Director: Dario Argento | Runtime: 1h 39mins | Horror
Young and talented dancer Suzy Bannion (Jessica Harper) transfers to a ballet academy in Berlin, but shortly after arriving a number of brutal murders occur and she begins to suspect it being a front for something more sinister.
Argento is a legend in horror genre, mostly working within the confines of giallo, the Italian sub-genre of generally utilising elements of slashers and mystery, with plenty of thrills. Many argue that over his illustrious career Suspiria is his masterpiece, not something which this review will debate as it would require analysis of his some 25 directorial credits.

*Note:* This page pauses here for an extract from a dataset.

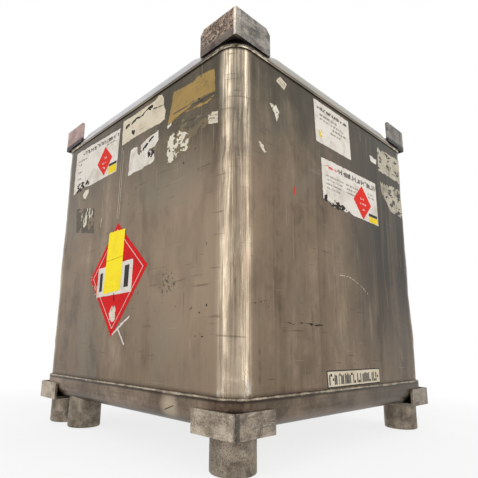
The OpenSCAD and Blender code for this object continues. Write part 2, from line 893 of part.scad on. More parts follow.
// Bolts through both flanges, with a head on one side and a nut on the other
module flange_bolts() {
    grip = 2 * valve_flange_t + seal_t;
    start = pipe_out - valve_flange_t;
    color(worn) on_outlet() for (a = [45:90:315])
        rotate([a, 0, 0]) translate([start, 0, valve_pcd / 2]) rotate([0, 90, 0]) {
            cylinder(d = flange_bolt_d, h = grip);
            translate([0, 0, -bolt_head_h]) hex(bolt_head_w, bolt_head_h);
            translate([0, 0, grip]) hex(bolt_head_w, bolt_head_h);
        }
}

// Hose adapter screwed into the end piece
module outlet_adapter() {
    start = end_x0 + end_len;
    color(bright) on_outlet() difference() {
        union() {
            x_ring(start - thread_len, thread_len + cut, nozzle_d - 2 * run, 0);
            translate([start, 0, 0]) rotate([0, 90, 0]) hex(hex_w, hex_h);
            x_ring(start + hex_h - cut, nozzle_len + cut, nozzle_d, 0);
        }
        x_ring(start - thread_len - cut, thread_len + hex_h + nozzle_len + 2 * cut,
            valve_bore, 0);
    }
}

// Screwed cap over the adapter's mouth
module dust_cap() {
    mouth = end_x0 + end_len + hex_h + nozzle_len;
    depth = nozzle_len - 8;
    inner_d = nozzle_d + 2 * cap_gap;
    grips = 12;
    color(black) on_outlet() difference() {
        x_ring(mouth - depth, depth + cap_seal_t + cap_t, cap_d, 0);
        x_ring(mouth - depth - cut, depth + cap_seal_t + cut, inner_d, 0);
        for (a = [0:grips - 1]) rotate([a * 360 / grips, 0, 0])
            translate([mouth - depth - cut, 0, cap_d / 2 + 2]) rotate([0, 90, 0])
                cylinder(d = 8, h = depth + cap_seal_t + cap_t + 2 * cut);
    }
}

module cap_gasket() {
    mouth = end_x0 + end_len + hex_h + nozzle_len;
    color(white) on_outlet() x_ring(mouth, cap_seal_t, nozzle_d, valve_bore);
}

// ---------- Data plate and earthing ----------

module data_plate() {
    color(bright) translate([-half - data_t, -data_w / 2, data_z]) difference() {
        cube([data_t, data_w, data_h]);
        for (y = [rivet_in, data_w - rivet_in], z = [rivet_in, data_h - rivet_in])
            translate([-cut, y, z]) rotate([0, 90, 0])
                cylinder(d = rivet_d, h = data_t + 2 * cut);
    }
}

module plate_rivets() {
    color(bright) for (y = [rivet_in, data_w - rivet_in], z = [rivet_in, data_h - rivet_in])
        translate([-half, y - data_w / 2, data_z + z]) rotate([0, -90, 0]) {
            cylinder(d = rivet_d, h = data_t);
            translate([0, 0, data_t]) cylinder(d = rivet_d + 3, h = 1.5);
        }
}

// Stud with its nut for the earthing clamp, welded to the recess's back plate
module earth_stud() {
    color(bright) on_outlet() translate([0, well_t + stud_in - well_w / 2, stud_rise])
        rotate([0, 90, 0]) {
            cylinder(d = 2 * stud_d, h = stud_base_t);
            cylinder(d = stud_d, h = stud_len);
            translate([0, 0, stud_nut_from]) hex(stud_nut_w, stud_nut_h);
        }
}

body_shell();
top_head();
bottom_head();
valve_well();
top_lap_weld();
bottom_lap_weld();
top_lug(front_left, small_clip);  // top_lug_front_left
top_lug(front_right, lug_clip);  // top_lug_front_right
top_lug(rear_right, small_clip);  // top_lug_rear_right
top_lug(rear_left, small_clip);  // top_lug_rear_left
bottom_lug(front_left);  // bottom_lug_front_left
bottom_lug(front_right);  // bottom_lug_front_right
bottom_lug(rear_right);  // bottom_lug_rear_right
bottom_lug(rear_left);  // bottom_lug_rear_left
foot_plates();
corner_foot(front_left);  // foot_front_left
corner_foot(front_right);  // foot_front_right
corner_foot(rear_right);  // foot_rear_right
corner_foot(rear_left);  // foot_rear_left
inner_feet();
manway_collar();
manway_gasket();
manway_lid();
lid_handle();
hinge_bracket();
hinge_pin();
clamp_brackets();
clamp_pins();
swing_bolt(0);  // swing_bolt_1
swing_bolt(1);  // swing_bolt_2
swing_bolt(2);  // swing_bolt_3
hand_nut(0);  // hand_nut_1
hand_nut(1);  // hand_nut_2
hand_nut(2);  // hand_nut_3
fill_coupling();
fill_plug();
fill_gasket();
vent_body();
vent_poppet();
vent_spring();
vent_cap();
outlet_pipe();
outlet_flange();
flange_gasket();
valve_body();
valve_end();
valve_seats();
valve_ball();
valve_stem();
valve_lever();
lever_grip();
stem_nut();
flange_bolts();
outlet_adapter();
dust_cap();
cap_gasket();
data_plate();
plate_rivets();
earth_stud();
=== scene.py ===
"""Looks of a square stainless-steel intermediate bulk container.

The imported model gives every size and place. This script dresses it: worn steel walls that are
slightly out of flat, rippled welds, scuffed lugs, pitted tube feet, torn labels, a taped placard,
and fittings with softened edges. It then sets a plain studio and the camera.

Frame: metres, +Z up, origin on the floor under the middle of the tank. -Y is the front wall with
the placard, +X the right wall, -X the wall with the valve recess.
"""

from __future__ import annotations

import json
import logging
import math
import random
from dataclasses import dataclass
from enum import Enum
from typing import Callable, Sequence, Union

import bmesh
import bpy
import numpy as np
from mathutils import Matrix, Vector, noise

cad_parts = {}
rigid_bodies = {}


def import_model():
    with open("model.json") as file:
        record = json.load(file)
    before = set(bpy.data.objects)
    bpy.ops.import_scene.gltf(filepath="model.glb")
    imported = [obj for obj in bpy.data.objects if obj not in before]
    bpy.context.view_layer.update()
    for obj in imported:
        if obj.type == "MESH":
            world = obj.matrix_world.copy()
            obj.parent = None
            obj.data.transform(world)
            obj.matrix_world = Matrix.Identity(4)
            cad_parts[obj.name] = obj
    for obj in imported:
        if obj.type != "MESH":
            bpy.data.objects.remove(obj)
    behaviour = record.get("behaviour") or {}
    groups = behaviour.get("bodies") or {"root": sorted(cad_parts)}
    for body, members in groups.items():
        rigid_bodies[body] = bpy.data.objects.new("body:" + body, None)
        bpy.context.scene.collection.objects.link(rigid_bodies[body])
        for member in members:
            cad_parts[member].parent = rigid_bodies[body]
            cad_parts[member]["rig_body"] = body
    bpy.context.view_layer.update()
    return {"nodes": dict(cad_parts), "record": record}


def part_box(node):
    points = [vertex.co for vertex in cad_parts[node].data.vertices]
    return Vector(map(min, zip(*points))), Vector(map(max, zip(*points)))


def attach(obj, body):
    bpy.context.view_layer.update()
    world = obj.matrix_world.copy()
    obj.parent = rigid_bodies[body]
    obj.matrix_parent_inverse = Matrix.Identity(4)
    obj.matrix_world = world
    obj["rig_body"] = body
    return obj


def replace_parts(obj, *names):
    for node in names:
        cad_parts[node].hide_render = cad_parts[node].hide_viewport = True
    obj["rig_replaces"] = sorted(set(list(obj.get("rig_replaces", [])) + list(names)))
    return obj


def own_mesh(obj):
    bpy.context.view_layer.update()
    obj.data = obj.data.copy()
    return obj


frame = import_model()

LOG = logging.getLogger("container")
Triple = tuple[float, float, float]
Colour = Triple
Point2 = tuple[float, float]
Piece = bpy.types.Object
Material = bpy.types.Material
Mesh = bmesh.types.BMesh
Number = Union["Value", float]
Tint = Union["Value", Colour]
Input = Union["Value", float, bool, Triple, Material]
MM = 0.001
DOUBLE = 1e-6
ORIGIN = (0.0, 0.0, 0.0)
TANK = "tank"


class Wall(Enum):
    """The tank's four walls, each with its outward direction and the direction of its width."""

    FRONT = ((0.0, -1.0), (1.0, 0.0))
    RIGHT = ((1.0, 0.0), (0.0, 1.0))
    REAR = ((0.0, 1.0), (-1.0, 0.0))
    LEFT = ((-1.0, 0.0), (0.0, -1.0))

    @property
    def out(self) -> Vector:
        """Outward direction in plan."""
        return Vector((*self.value[0], 0.0))

    @property
    def along(self) -> Vector:
        """Direction of the wall's width in plan."""
        return Vector((*self.value[1], 0.0))


class Slot(Enum):
    """The record's material slots."""

    WALL = "wall_steel"
    FITTING = "fitting_steel"
    LUG = "lug_steel"
    FOOT = "foot_steel"
    SHAFT = "shaft_steel"
    SEAL = "seal"
    GRIP = "grip_plastic"
    CAP = "cap_plastic"


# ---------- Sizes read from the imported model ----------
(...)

It’s difficult to decide what to talk about first, the film employs the dreamlike and surreal state that many of Argento’s pieces are known for. Later works, such as 1980’s Inferno, are mostly incoherent without a real sense of narrative, but his unique and oddly beautiful take on gore horror lift the pieces up. With Suspiria, there is a much more obvious narrative at play, even if it is paper thin compared to other classics from the 70’s. Coming in at an hour and half, there isn’t a need for a more complex story. This is where some of the audience will be left though, as the film is wildly polarising between plenty of modern film goers. Many scenes play out with either little advancement to the story, or instead are illogical, except pushing the characters to where they need to be for the next beat to occur.

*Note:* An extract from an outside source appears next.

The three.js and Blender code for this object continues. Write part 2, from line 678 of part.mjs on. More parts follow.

Mostly set in the ballet academy, there is an assumption that there would be more dancing, but aside from a few short sequences, it focuses on Suzy and fellow dancer Sara (Stefania Casini) as they try to unravel the mystery of the school. Though, there isn’t a great deal of detective work by the pair either, much of the runtime they spend trying to make sense of the strange situations that seem to befall them – such as the maggots falling from the ceilings. Madame Blanc, played by Joan Bennett, explains this away, but you are left wondering what purpose it served – other than to scare the characters.
A weirdly fascinating film, the strangest thing might perhaps be how engaging all this actually is. The above may seem like criticism, but oddly it endures the piece to be more charming, leaving plenty to mull over once the very short credits roll. The most notable element though, is the same as any Argento film – the visuals. Striking and bold colours illuminate the screen, with bright red lighting most of the scenes throughout. The sound of lightning bringing flashes of blue and occasionally green as a complete contrast everything inside. Sub-textually it might have importance to a few of those watching, but there is so much without any real explanation that it is more about personal interpretation than the message Argento is trying to get across. To me, it seems to represent the surrealness of the situation, making you question whether it’s real or merely a metaphorical story itself.
The production design is the most impressive part without question. Some of the set pieces are so beautifully designed and carefully shot, someone may mistake it for a horror directed by Wes Anderson (implemented further by the pop colours presented throughout). Layers of symmetry create wonderful but distressing hallways and corridors, and startling illustrations covering the walls, especially in the sequences leading to the climax. The score provided by Italian prog-rock band Goblin reflects the visuals in its abstract and exaggerated way, some beautifully suspenseful and some excessively pronounced.
It’s important to note that this was watched through the Mubi streaming service, as the version available on there has a very noticeable overdub throughout. Unfortunately, it does take a lot away from many of the performances, as much comes through as wooden or clearly recorded in a studio by a different person. This is due to many of the actors speaking their native tongue on film so many conversations were spoken half Italian or German, the other English, which does come across. As well as this, it feels like a film from it’s time in terms of make-up and effects. Almost cartoonish for modern audiences, some may find this distracting and detract from the piece.
This is all being hypercritical, though. For some, they may want a more established story and protagonist, better explanation of the occult Suzy falls into and a less ambiguous ending (the smiling?). However, if you feel that the wildly weird and beautiful side resonates more and forgive the pitfalls, and see it as more of a metaphorical story then you’re more likely to enjoy the experience. Whichever way you view the film, though, it it’s likely to stick with you for a while.